▽

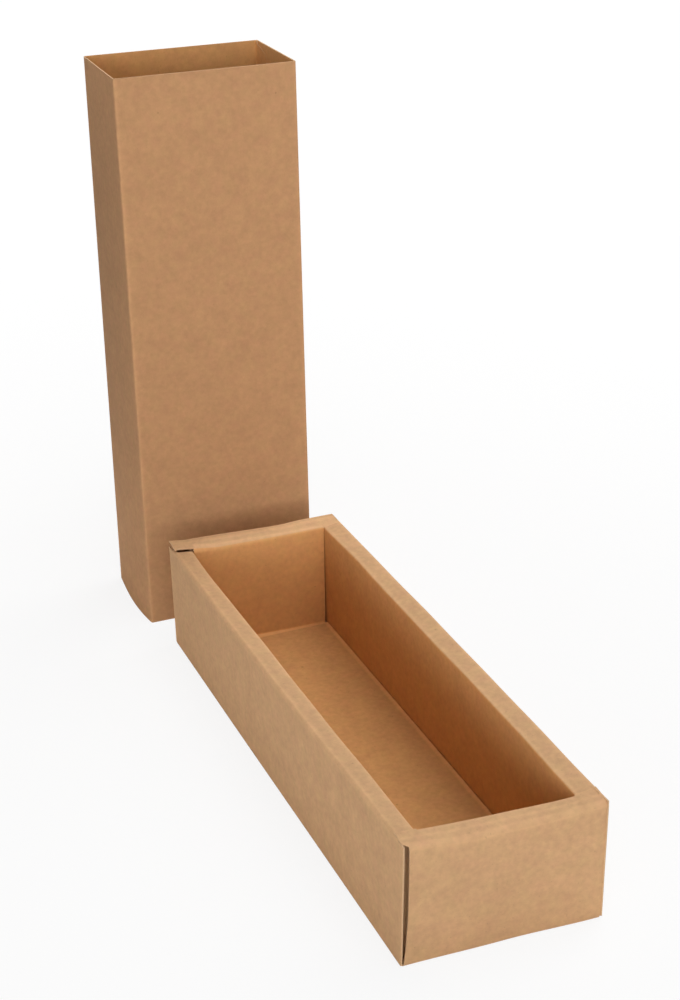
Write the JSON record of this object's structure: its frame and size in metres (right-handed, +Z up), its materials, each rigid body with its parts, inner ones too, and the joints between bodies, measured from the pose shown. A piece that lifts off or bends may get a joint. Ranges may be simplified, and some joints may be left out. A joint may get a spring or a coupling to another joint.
{
  "type": "sliding drawer gift box",
  "caption": "Long folded kraft board drawer box: an open tray with hollow double walls and framed rims, and a rectangular sleeve open at both ends that slides over it.",
  "frame": {"origin": "centre of the tray's underside, where the tray rests", "axes": "+Y along the tray from its front end to its back end and the standing sleeve, +X to the tray's right, +Z up"},
  "size_m": [0.0765, 0.2956, 0.228],
  "materials": {
    "kraft_board_tray": "uncoated brown kraft board, matt",
    "kraft_board_inside": "uncoated brown kraft board, matt",
    "kraft_board_sleeve": "uncoated brown kraft board, matt"
  },
  "bodies": {
    "sleeve_back": {"sleeve_back_panel": "kraft_board_sleeve"},
    "sleeve_left": {"sleeve_left_panel": "kraft_board_sleeve"},
    "sleeve_front": {"sleeve_front_panel": "kraft_board_sleeve"},
    "sleeve_right": {"sleeve_right_panel": "kraft_board_sleeve", "sleeve_glue_flap": "kraft_board_sleeve"},
    "tray": {"tray_base": "kraft_board_tray", "floor_liner": "kraft_board_inside", "left_outer_wall": "kraft_board_tray", "left_rim": "kraft_board_tray", "left_inner_wall": "kraft_board_inside", "right_outer_wall": "kraft_board_tray", "right_rim": "kraft_board_tray", "right_inner_wall": "kraft_board_inside", "right_foot_flange": "kraft_board_inside", "front_outer_wall": "kraft_board_tray", "front_rim": "kraft_board_tray", "front_inner_wall": "kraft_board_inside", "front_tuck_flap": "kraft_board_inside", "back_outer_wall": "kraft_board_tray", "back_rim": "kraft_board_tray", "back_inner_wall": "kraft_board_inside", "back_tuck_flap": "kraft_board_inside", "front_left_corner_flap": "kraft_board_tray", "front_right_corner_flap": "kraft_board_tray", "back_left_corner_flap": "kraft_board_tray", "back_right_corner_flap": "kraft_board_tray"}
  },
  "joints": [
    {"name": "tray_slide", "type": "slide", "parent": "sleeve_back", "child": "tray", "axis": [0, -1, 0], "range_m": [0, 0.228]},
    {"name": "sleeve_fold", "type": "hinge", "parent": "sleeve_back", "child": "sleeve_left", "pos_m": [-0.0391, 0.1811, 0], "axis": [0, 0, 1], "range_deg": [0, 85]},
    {"name": "sleeve_fold_right", "type": "hinge", "parent": "sleeve_back", "child": "sleeve_right", "pos_m": [0.0322, 0.1816, 0], "axis": [0, 0, 1], "range_deg": [0, 85]},
    {"name": "sleeve_fold_front", "type": "hinge", "parent": "sleeve_left", "child": "sleeve_front", "pos_m": [-0.0396, 0.135, 0], "axis": [0, 0, 1], "range_deg": [-85, 0]}
  ],
  "couplings": [
    {"joint": "sleeve_fold_right", "follows": "sleeve_fold", "ratio": 1},
    {"joint": "sleeve_fold_front", "follows": "sleeve_fold", "ratio": -1}
  ]
}
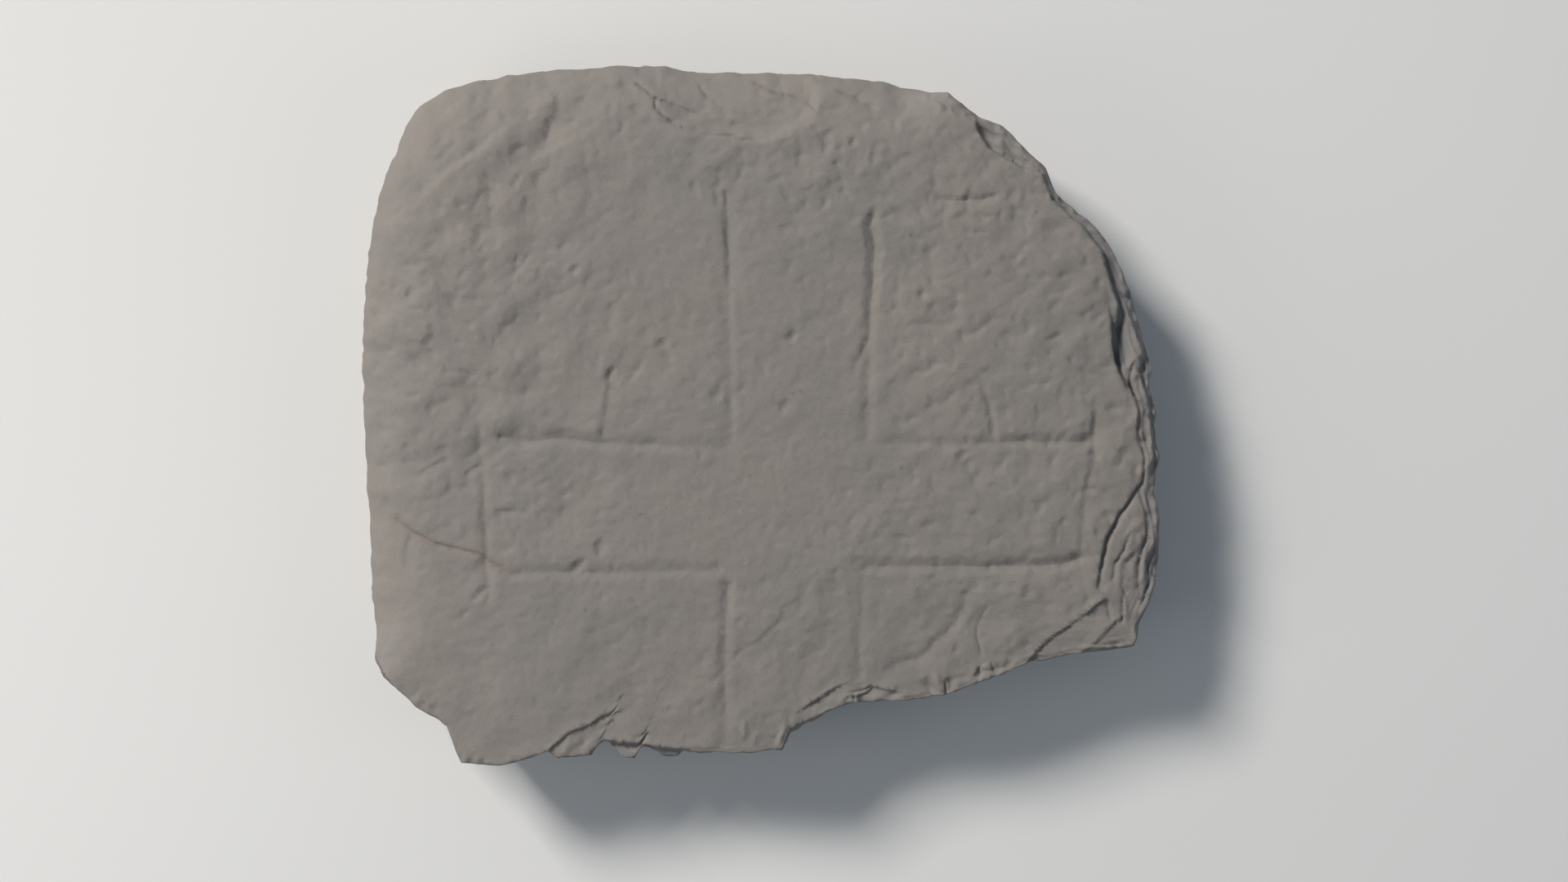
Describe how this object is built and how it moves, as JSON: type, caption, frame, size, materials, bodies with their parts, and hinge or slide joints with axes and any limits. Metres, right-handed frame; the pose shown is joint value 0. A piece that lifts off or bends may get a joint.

△

### What you will do
Make an exact copy of every entry.

### Task response
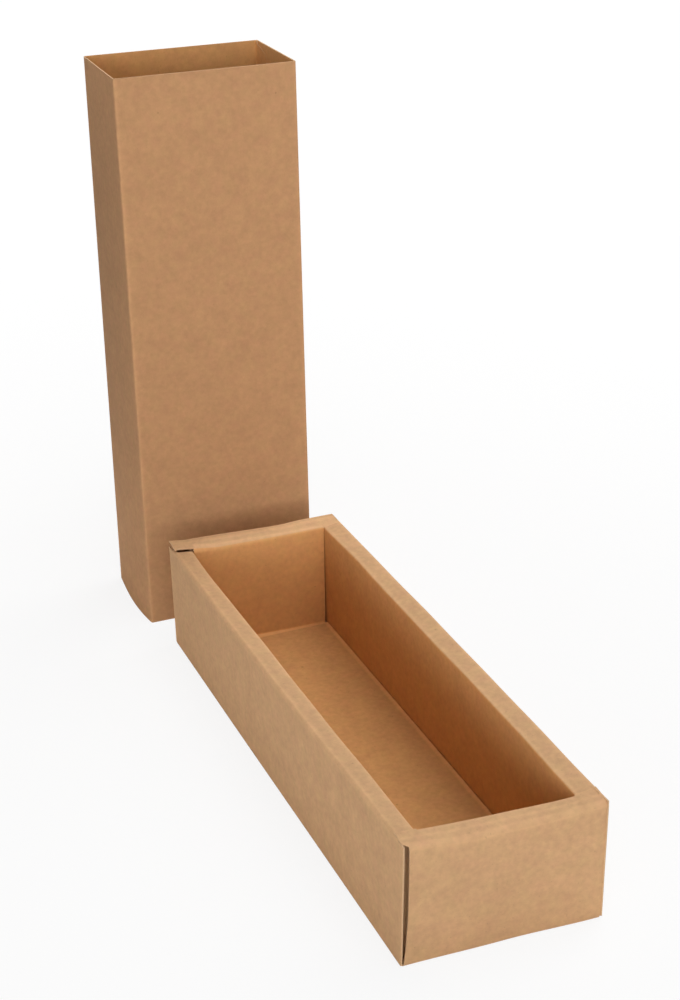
Write the JSON record of this object's structure: its frame and size in metres (right-handed, +Z up), its materials, each rigid body with its parts, inner ones too, and the joints between bodies, measured from the pose shown. A piece that lifts off or bends may get a joint. Ranges may be simplified, and some joints may be left out. A joint may get a spring or a coupling to another joint.
{
  "type": "sliding drawer gift box",
  "caption": "Long folded kraft board drawer box: an open tray with hollow double walls and framed rims, and a rectangular sleeve open at both ends that slides over it.",
  "frame": {"origin": "centre of the tray's underside, where the tray rests", "axes": "+Y along the tray from its front end to its back end and the standing sleeve, +X to the tray's right, +Z up"},
  "size_m": [0.0765, 0.2956, 0.228],
  "materials": {
    "kraft_board_tray": "uncoated brown kraft board, matt",
    "kraft_board_inside": "uncoated brown kraft board, matt",
    "kraft_board_sleeve": "uncoated brown kraft board, matt"
  },
  "bodies": {
    "sleeve_back": {"sleeve_back_panel": "kraft_board_sleeve"},
    "sleeve_left": {"sleeve_left_panel": "kraft_board_sleeve"},
    "sleeve_front": {"sleeve_front_panel": "kraft_board_sleeve"},
    "sleeve_right": {"sleeve_right_panel": "kraft_board_sleeve", "sleeve_glue_flap": "kraft_board_sleeve"},
    "tray": {"tray_base": "kraft_board_tray", "floor_liner": "kraft_board_inside", "left_outer_wall": "kraft_board_tray", "left_rim": "kraft_board_tray", "left_inner_wall": "kraft_board_inside", "right_outer_wall": "kraft_board_tray", "right_rim": "kraft_board_tray", "right_inner_wall": "kraft_board_inside", "right_foot_flange": "kraft_board_inside", "front_outer_wall": "kraft_board_tray", "front_rim": "kraft_board_tray", "front_inner_wall": "kraft_board_inside", "front_tuck_flap": "kraft_board_inside", "back_outer_wall": "kraft_board_tray", "back_rim": "kraft_board_tray", "back_inner_wall": "kraft_board_inside", "back_tuck_flap": "kraft_board_inside", "front_left_corner_flap": "kraft_board_tray", "front_right_corner_flap": "kraft_board_tray", "back_left_corner_flap": "kraft_board_tray", "back_right_corner_flap": "kraft_board_tray"}
  },
  "joints": [
    {"name": "tray_slide", "type": "slide", "parent": "sleeve_back", "child": "tray", "axis": [0, -1, 0], "range_m": [0, 0.228]},
    {"name": "sleeve_fold", "type": "hinge", "parent": "sleeve_back", "child": "sleeve_left", "pos_m": [-0.0391, 0.1811, 0], "axis": [0, 0, 1], "range_deg": [0, 85]},
    {"name": "sleeve_fold_right", "type": "hinge", "parent": "sleeve_back", "child": "sleeve_right", "pos_m": [0.0322, 0.1816, 0], "axis": [0, 0, 1], "range_deg": [0, 85]},
    {"name": "sleeve_fold_front", "type": "hinge", "parent": "sleeve_left", "child": "sleeve_front", "pos_m": [-0.0396, 0.135, 0], "axis": [0, 0, 1], "range_deg": [-85, 0]}
  ],
  "couplings": [
    {"joint": "sleeve_fold_right", "follows": "sleeve_fold", "ratio": 1},
    {"joint": "sleeve_fold_front", "follows": "sleeve_fold", "ratio": -1}
  ]
}
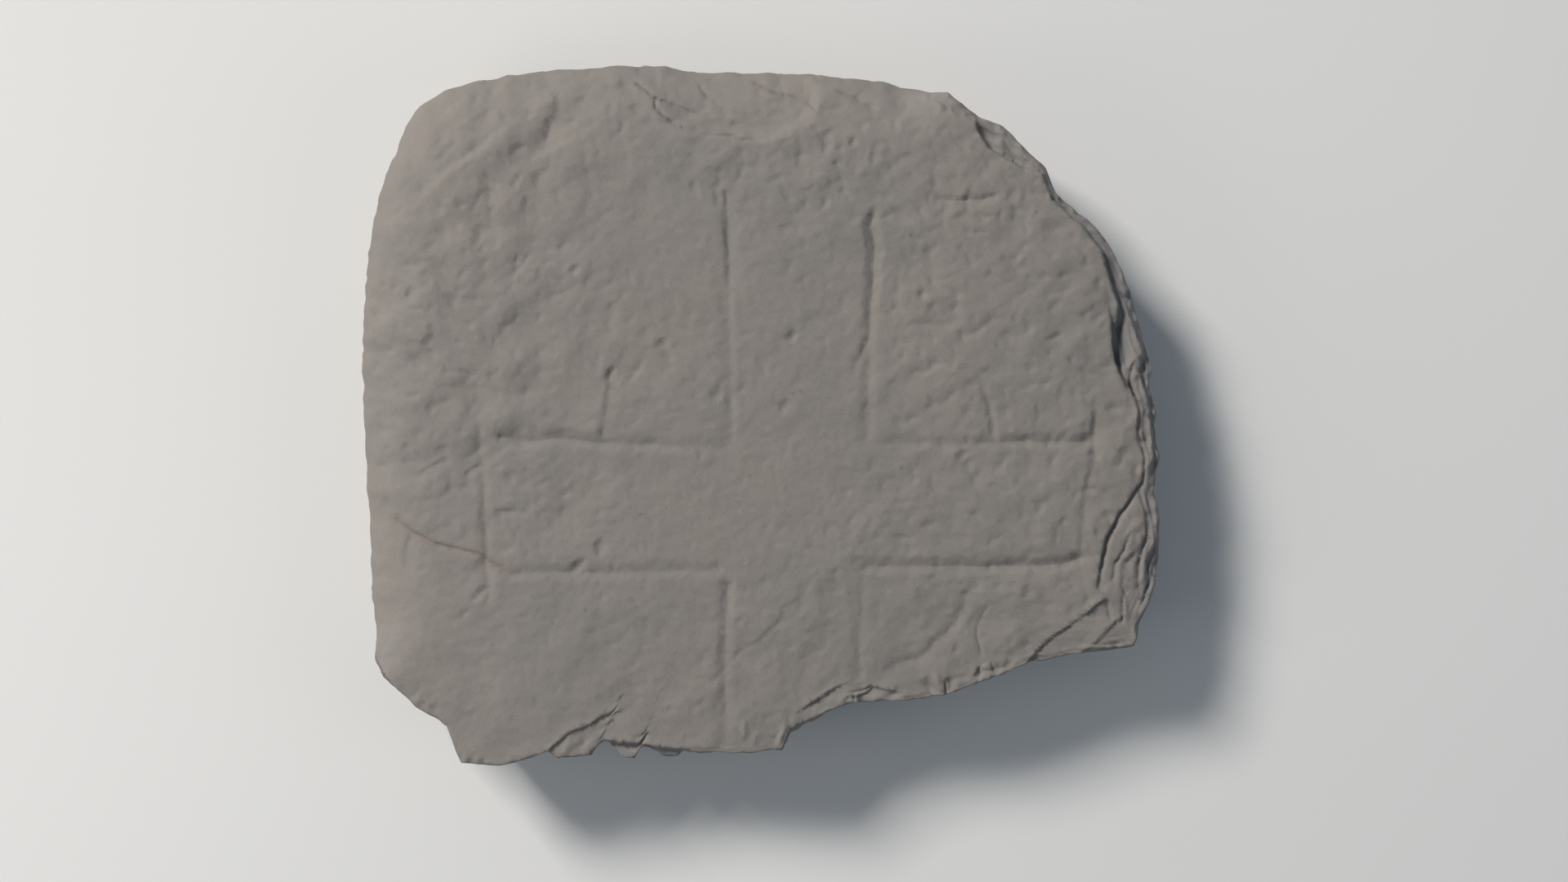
Describe how this object is built and how it moves, as JSON: type, caption, frame, size, materials, bodies with their parts, and hinge or slide joints with axes and any limits. Metres, right-handed frame; the pose shown is joint value 0. A piece that lifts off or bends may get a joint.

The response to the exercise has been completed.